先日、『2ちゃんねるの海外企業譲渡のメリットは何か。そして何が変わるのか』のエントリーで、2ちゃんねるが海外に譲渡されたことについて書きましたが、どうやら現状わかっている範囲ではひろゆき氏が2ちゃんねるから手を引くわけではなさそうです。しかしながらこのニュースの第一報を聞いた時、ひろゆき氏が2ちゃんねるを譲渡して、自分は手を引くということに対して驚きはしたものの、その理由もいくつか思い浮かび、ある程度納得してしまいました。で、それは(現時点でわかっている範囲では)外れたと言えるわけですが、これから先ももしかしたらつきまとう問題かもしれないと思うので、ちょっと書いておこうと思います。
さて、何故2ちゃんねるからひろゆき氏が手を引いてもおかしくないと思ったのか。一部では裁判関係のことなどが言われていたような気がしますが、それだけなら今までと大差ないはずです。ただ、これも含めてもうちょっと広い範囲で見て見ると、納得できるだけの理由はありました。それは一頃で言うと「ひろゆき氏が2ちゃんねるに飽きた」から。これは書き込みに失望したとかいう意味ではありません。純粋に2ちゃんねる、というかスレッドフロー型掲示板を運営するということについて飽きたのではないかと思ったのです。
2ちゃんねるが出来てからもうすぐ10年が経とうとしています。たしかに2ちゃんねるは日本で有数の人が集まるサイトとなりました。しかしこの先を考えると現状以上に伸びる可能性はない……とは言いませんが、2000年代前半のように、急上昇する可能性はないと思うのですよね。記者制度、ポイント制度などはあとから付け加えられてそれなりの面白さを出すことに成功しましたが、それからは板の数が増えるといったマイナーチェンジだけで、大きな変化はここ数年起こっていないとも言えます。よく言えばコミュニティサイトとして安定した時代に入ったと言えるのですが、特に大きく新しいことをする余地のない状態になっているのかもしれません。
もちろんこれだけの人が集まっているものなのですから、何かをしようと思えばまだ何か出来る余地はあると思います。でも、それなら2ちゃんねる、すなわちスレッドフロー型掲示板ではなく、資金、技術、アイディアがある限りニコニコ動画のようにほかで始めた方がおもしろいものが作れるのではないかと。しかもひろゆき氏が「新しく○○始めるんで」と言えば、ある程度注目を集めて人を移すことは可能と思われます。そうなると安定してしまったところより新しいことをやってみたいと思っても不思議ではありません。

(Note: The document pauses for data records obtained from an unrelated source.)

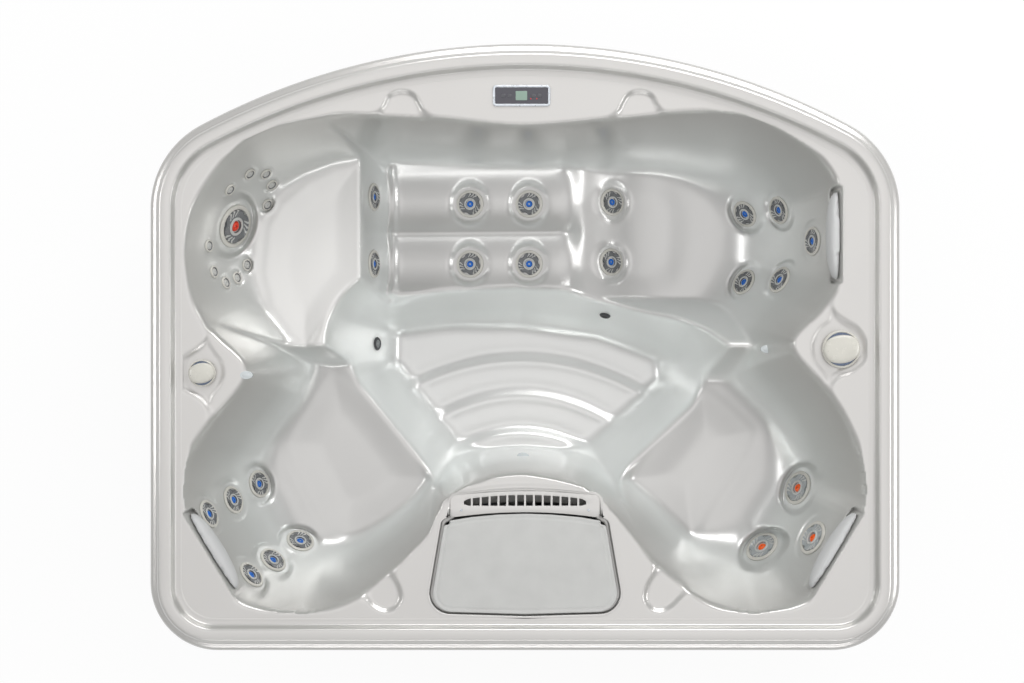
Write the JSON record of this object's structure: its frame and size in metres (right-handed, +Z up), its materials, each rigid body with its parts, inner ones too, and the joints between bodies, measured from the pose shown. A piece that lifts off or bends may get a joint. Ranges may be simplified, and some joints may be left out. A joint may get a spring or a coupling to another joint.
{
  "type": "hot tub",
  "caption": "Acrylic hot tub with an arched back, a lounge, three seats and a footwell, massage jets, pillows, deck controls and a lidded filter well, in a slatted cabinet",
  "frame": {"origin": "middle of the underside of the base pan, on the floor", "axes": "+X the head end of the lounge, +Y the arched back, +Z up"},
  "size_m": [2.1, 1.7, 0.76],
  "materials": {
    "deck_knob": "warm light grey moulded plastic",
    "jet_face": "dark grey moulded jet face with light slots",
    "jet_flange": "warm light grey moulded plastic, satin",
    "base_pan": "black moulded plastic",
    "cabinet_slat": "wood-grain composite slat, charcoal brown",
    "panel_bezel": "silver painted plastic with dark display window",
    "corner_trim": "matt charcoal plastic",
    "equipment_case": "grey coated case",
    "filter_paper": "pleated spun polyester",
    "filter_lid": "light grey plastic, fine leather grain",
    "timber": "planed softwood",
    "panel_button": "dark rubber keys",
    "pillow_foam": "grey skinned foam, soft matt",
    "pump_motor": "dark enamelled motor casing",
    "pump_rotor": "moulded impeller on a steel shaft",
    "pump_plastic": "black glass-filled plastic",
    "fitting": "dark grey moulded plastic",
    "shell_acrylic": "pearl white vacuum-formed acrylic, high gloss",
    "weir_grille": "light grey moulded plastic"
  },
  "bodies": {
    "tub": {"back_jet_bodies": "jet_flange", "base_pan": "base_pan", "cabinet_back": "cabinet_slat", "cabinet_front": "cabinet_slat", "cabinet_left": "cabinet_slat", "cabinet_right": "cabinet_slat", "control_bezel": "panel_bezel", "corner_back_left": "corner_trim", "corner_back_right": "corner_trim", "corner_front_left": "corner_trim", "corner_front_right": "corner_trim", "corner_seat_jet_bodies": "jet_flange", "equipment_pack": "equipment_case", "filter_cartridge_left": "filter_paper", "filter_cartridge_right": "filter_paper", "frame": "timber", "left_seat_jet_bodies": "jet_flange", "lounge_jet_bodies": "jet_flange", "pillow_left_seat": "pillow_foam", "pillow_lounge": "pillow_foam", "pillow_right_seat": "pillow_foam", "pump_motor": "pump_motor", "pump_wet_end": "pump_plastic", "return_fitting": "fitting", "right_seat_jet_bodies": "jet_flange", "shell": "shell_acrylic", "suction_cover": "fitting", "weir_grille": "weir_grille"},
    "air_control_knob": {"air_control_knob": "deck_knob"},
    "back_jet_1": {"back_jet_1": "jet_face"},
    "back_jet_2": {"back_jet_2": "jet_face"},
    "back_jet_3": {"back_jet_3": "jet_face"},
    "back_jet_4": {"back_jet_4": "jet_face"},
    "back_jet_5": {"back_jet_5": "jet_face"},
    "corner_seat_jet_1": {"corner_seat_jet_1": "jet_face"},
    "diverter_knob": {"diverter_knob": "deck_knob"},
    "filter_lid": {"filter_lid": "filter_lid"},
    "foot_jet_1": {"foot_jet_1": "jet_face"},
    "foot_jet_2": {"foot_jet_2": "jet_face"},
    "hip_jet_1": {"hip_jet_1": "jet_face"},
    "hip_jet_2": {"hip_jet_2": "jet_face"},
    "left_seat_jet_1": {"left_seat_jet_1": "jet_face"},
    "left_seat_jet_2": {"left_seat_jet_2": "jet_face"},
    "left_seat_jet_3": {"left_seat_jet_3": "jet_face"},
    "left_seat_jet_4": {"left_seat_jet_4": "jet_face"},
    "left_seat_jet_5": {"left_seat_jet_5": "jet_face"},
    "left_seat_jet_6": {"left_seat_jet_6": "jet_face"},
    "leg_jet_1": {"leg_jet_1": "jet_face"},
    "leg_jet_2": {"leg_jet_2": "jet_face"},
    "leg_jet_3": {"leg_jet_3": "jet_face"},
    "leg_jet_4": {"leg_jet_4": "jet_face"},
    "panel_button_1": {"panel_button_1": "panel_button"},
    "panel_button_2": {"panel_button_2": "panel_button"},
    "panel_button_3": {"panel_button_3": "panel_button"},
    "panel_button_4": {"panel_button_4": "panel_button"},
    "pump_rotor": {"pump_rotor": "pump_rotor"},
    "right_seat_jet_1": {"right_seat_jet_1": "jet_face"},
    "right_seat_jet_2": {"right_seat_jet_2": "jet_face"},
    "right_seat_jet_3": {"right_seat_jet_3": "jet_face"}
  },
  "joints": [
    {"name": "leg_jet_1_turn", "type": "hinge", "parent": "tub", "child": "leg_jet_1", "pos_m": [-0.16695, 0.4352, 0.29945], "axis": [-0.1945, 0.0021, 0.9809], "range_deg": [0, 90]},
    {"name": "leg_jet_2_turn", "type": "hinge", "parent": "tub", "child": "leg_jet_2", "pos_m": [0.0126, 0.4335, 0.31995], "axis": [-0.1963, 0.0028, 0.9805], "range_deg": [0, 90]},
    {"name": "leg_jet_3_turn", "type": "hinge", "parent": "tub", "child": "leg_jet_3", "pos_m": [-0.16695, 0.25245, 0.29945], "axis": [-0.1945, -0.0018, 0.9809], "range_deg": [0, 90]},
    {"name": "leg_jet_4_turn", "type": "hinge", "parent": "tub", "child": "leg_jet_4", "pos_m": [0.0126, 0.2516, 0.31995], "axis": [-0.1963, -0.0015, 0.9805], "range_deg": [0, 90]},
    {"name": "hip_jet_1_turn", "type": "hinge", "parent": "tub", "child": "hip_jet_1", "pos_m": [0.26565, 0.442, 0.28506], "axis": [0.4988, 0, 0.8667], "range_deg": [0, 90]},
    {"name": "hip_jet_2_turn", "type": "hinge", "parent": "tub", "child": "hip_jet_2", "pos_m": [0.2625, 0.25925, 0.2858], "axis": [0.5085, 0, 0.8611], "range_deg": [0, 90]},
    {"name": "foot_jet_1_turn", "type": "hinge", "parent": "tub", "child": "foot_jet_1", "pos_m": [-0.4515, 0.44795, 0.39272], "axis": [0.9541, 0, 0.2994], "range_deg": [0, 90]},
    {"name": "foot_jet_2_turn", "type": "hinge", "parent": "tub", "child": "foot_jet_2", "pos_m": [-0.4515, 0.2482, 0.39272], "axis": [0.9541, 0, 0.2994], "range_deg": [0, 90]},
    {"name": "back_jet_1_turn", "type": "hinge", "parent": "tub", "child": "back_jet_1", "pos_m": [0.6678, 0.40375, 0.3131], "axis": [-0.6732, -0.418, 0.6099], "range_deg": [0, 90]},
    {"name": "back_jet_2_turn", "type": "hinge", "parent": "tub", "child": "back_jet_2", "pos_m": [0.7539, 0.4063, 0.4217], "axis": [-0.8494, -0.2399, 0.4702], "range_deg": [0, 90]},
    {"name": "back_jet_3_turn", "type": "hinge", "parent": "tub", "child": "back_jet_3", "pos_m": [0.66255, 0.19635, 0.33024], "axis": [-0.7179, 0.4042, 0.5667], "range_deg": [0, 90]},
    {"name": "back_jet_4_turn", "type": "hinge", "parent": "tub", "child": "back_jet_4", "pos_m": [0.75285, 0.19805, 0.44603], "axis": [-0.79, 0.3984, 0.4661], "range_deg": [0, 90]},
    {"name": "back_jet_5_turn", "type": "hinge", "parent": "tub", "child": "back_jet_5", "pos_m": [0.8274, 0.3043, 0.57286], "axis": [-0.9335, 0.0095, 0.3585], "range_deg": [0, 90]},
    {"name": "left_seat_jet_1_turn", "type": "hinge", "parent": "tub", "child": "left_seat_jet_1", "pos_m": [-0.7959, -0.4097, 0.38248], "axis": [0.8063, 0.2191, 0.5495], "range_deg": [0, 90]},
    {"name": "left_seat_jet_2_turn", "type": "hinge", "parent": "tub", "child": "left_seat_jet_2", "pos_m": [-0.8526, -0.4471, 0.49601], "axis": [0.8395, 0.3253, 0.4352], "range_deg": [0, 90]},
    {"name": "left_seat_jet_3_turn", "type": "hinge", "parent": "tub", "child": "left_seat_jet_3", "pos_m": [-0.89775, -0.4743, 0.6317], "axis": [0.8711, 0.3826, 0.308], "range_deg": [0, 90]},
    {"name": "left_seat_jet_4_turn", "type": "hinge", "parent": "tub", "child": "left_seat_jet_4", "pos_m": [-0.67305, -0.58055, 0.37942], "axis": [0.312, 0.7608, 0.5691], "range_deg": [0, 90]},
    {"name": "left_seat_jet_5_turn", "type": "hinge", "parent": "tub", "child": "left_seat_jet_5", "pos_m": [-0.73815, -0.6239, 0.48614], "axis": [0.5653, 0.684, 0.4611], "range_deg": [0, 90]},
    {"name": "left_seat_jet_6_turn", "type": "hinge", "parent": "tub", "child": "left_seat_jet_6", "pos_m": [-0.78225, -0.6511, 0.60167], "axis": [0.7056, 0.6182, 0.3462], "range_deg": [0, 90]},
    {"name": "right_seat_jet_1_turn", "type": "hinge", "parent": "tub", "child": "right_seat_jet_1", "pos_m": [0.8106, -0.4182, 0.42064], "axis": [-0.7988, 0.3292, 0.5035], "range_deg": [0, 90]},
    {"name": "right_seat_jet_2_turn", "type": "hinge", "parent": "tub", "child": "right_seat_jet_2", "pos_m": [0.70455, -0.59415, 0.41549], "axis": [-0.5291, 0.6784, 0.5097], "range_deg": [0, 90]},
    {"name": "right_seat_jet_3_turn", "type": "hinge", "parent": "tub", "child": "right_seat_jet_3", "pos_m": [0.8274, -0.54825, 0.57924], "axis": [-0.8151, 0.4492, 0.3658], "range_deg": [0, 90]},
    {"name": "corner_seat_jet_1_turn", "type": "hinge", "parent": "tub", "child": "corner_seat_jet_1", "pos_m": [-0.84, 0.3502, 0.53831], "axis": [0.8297, -0.276, 0.4852], "range_deg": [0, 90]},
    {"name": "air_control_knob_turn", "type": "hinge", "parent": "tub", "child": "air_control_knob", "pos_m": [-0.89565, -0.07225, 0.738], "axis": [0, 0, 1], "range_deg": [0, 90]},
    {"name": "diverter_knob_turn", "type": "hinge", "parent": "tub", "child": "diverter_knob", "pos_m": [0.87675, -0.00595, 0.738], "axis": [0, 0, 1], "range_deg": [-90, 90]},
    {"name": "filter_lid_lift", "type": "slide", "parent": "tub", "child": "filter_lid", "axis": [0, 0, 1], "range_m": [0, 0.3]},
    {"name": "panel_button_1_press", "type": "slide", "parent": "tub", "child": "panel_button_1", "axis": [0, 0, 1], "range_m": [-0.001, 0], "stiffness_N_per_m": 400},
    {"name": "panel_button_2_press", "type": "slide", "parent": "tub", "child": "panel_button_2", "axis": [0, 0, 1], "range_m": [-0.001, 0], "stiffness_N_per_m": 400},
    {"name": "panel_button_3_press", "type": "slide", "parent": "tub", "child": "panel_button_3", "axis": [0, 0, 1], "range_m": [-0.001, 0], "stiffness_N_per_m": 400},
    {"name": "panel_button_4_press", "type": "slide", "parent": "tub", "child": "panel_button_4", "axis": [0, 0, 1], "range_m": [-0.001, 0], "stiffness_N_per_m": 400},
    {"name": "pump_rotor_spin", "type": "hinge", "parent": "tub", "child": "pump_rotor", "pos_m": [-0.6612, -0.35997, 0.125], "axis": [1, 0, 0], "continuous": true}
  ]
}
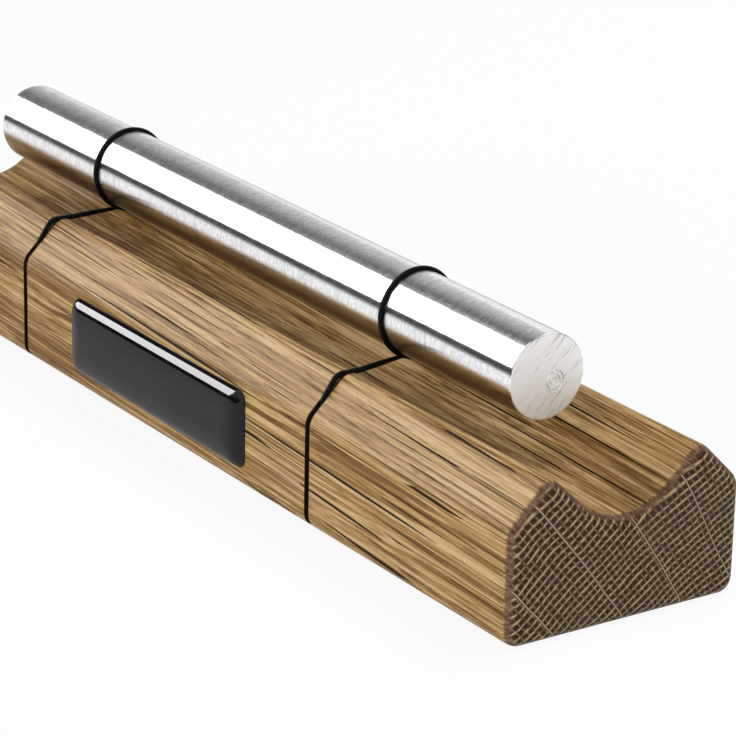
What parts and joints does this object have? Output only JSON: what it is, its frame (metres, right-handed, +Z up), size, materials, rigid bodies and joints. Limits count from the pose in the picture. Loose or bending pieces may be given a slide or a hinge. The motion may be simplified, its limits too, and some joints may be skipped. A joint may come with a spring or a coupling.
{
  "type": "chime bar",
  "caption": "Oak block with a groove, over which a tuned aluminium rod hangs in black elastic cords that run round the block in saw kerfs; domed label on the front.",
  "frame": {"origin": "middle of the block's flat base, on the surface that it rests on", "axes": "+X along the rod to the right as the label is read, +Y from the label side to the back, +Z up"},
  "size_m": [0.217, 0.0482, 0.0434],
  "materials": {
    "oiled_oak": "planed, rounded edges, thin oil",
    "turned_aluminium": "fine turned, bright satin, sawn ends",
    "elastic_cord": "matt black",
    "label_foil": "printed black, bare",
    "label_resin": "clear poured resin over black"
  },
  "bodies": {
    "block": {"oak_block": "oiled_oak", "label_backing": "label_foil", "label_dome": "label_resin"},
    "suspension": {"right_cord": "elastic_cord", "left_cord": "elastic_cord"},
    "bar": {"chime_bar": "turned_aluminium"}
  },
  "joints": [
    {"name": "bar_bounce", "type": "slide", "parent": "block", "child": "suspension", "axis": [0, 0, 1], "range_m": [-0.0073, 0.006], "stiffness_N_per_m": 1600, "springref_m": 0.00051, "deforming": ["right_cord", "left_cord"]},
    {"name": "bar_spin", "type": "hinge", "parent": "suspension", "child": "bar", "pos_m": [0, 0, 0.03476], "axis": [1, 0, 0], "continuous": true}
  ]
}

そして、人間である以上何かをする時間には限界があります。そして2ちゃんねるを運営することが(裁判なども含めて)その時間的足かせになっていると認識した場合、どういう行動に出るでしょうか。もしそれが生活の糧だった場合は多少おもしろくなくても続ける必要はあるでしょうが、ある程度それ以外で収入が保証されている場合、あっさり切り捨ててほかのことをするでしょう。その結果、続けるよりも今売ってしまった方がよいと考えても不思議ではありません。
つまりは今までいくつものホームページやブログが閉鎖してきたのと殆ど同じ理由ではないかと。そのホームページやブログ以外に仕事や家庭やその他娯楽、もしくは他のホームページの運営などで閉鎖されたサイトはたくさんあります。それが今回の場合、規模がとてつもなく大きい2ちゃんねるだったというだけで。先日、megaBBSが閉鎖しましたが、あれの弐編氏のコメントでも、意欲の減退と時間のなさが閉鎖の理由として挙げられていましたし。
しかし2ちゃんねるを必要としている人はいるし、閉鎖すれば混乱も起きる可能性がある。ということで自分がその手を離れても2ちゃんが続くように、他の会社に譲渡した、という可能性を考えていたのですよね。まあ個人の意思は本人以外わかりませんが、こうやって書くと説得力がないわけではないかなと。
しかし考えてみると、ネット上で形式としてはほぼ最初と変わらない形で9年も続いているサイトってのは、かなりすごいような気がします(もちろん内部的にはいろいろ変わっているでしょうが)。2ちゃんねるはこのまま進むのか、それともどこかで大きな転換点がまたあるのか、注目すると面白いかもしれません。
ちなみにもし今後2ちゃんねるが衰退するとしたら、個人的に一番可能性があるのは『オオカミ少年の法則』だと思います。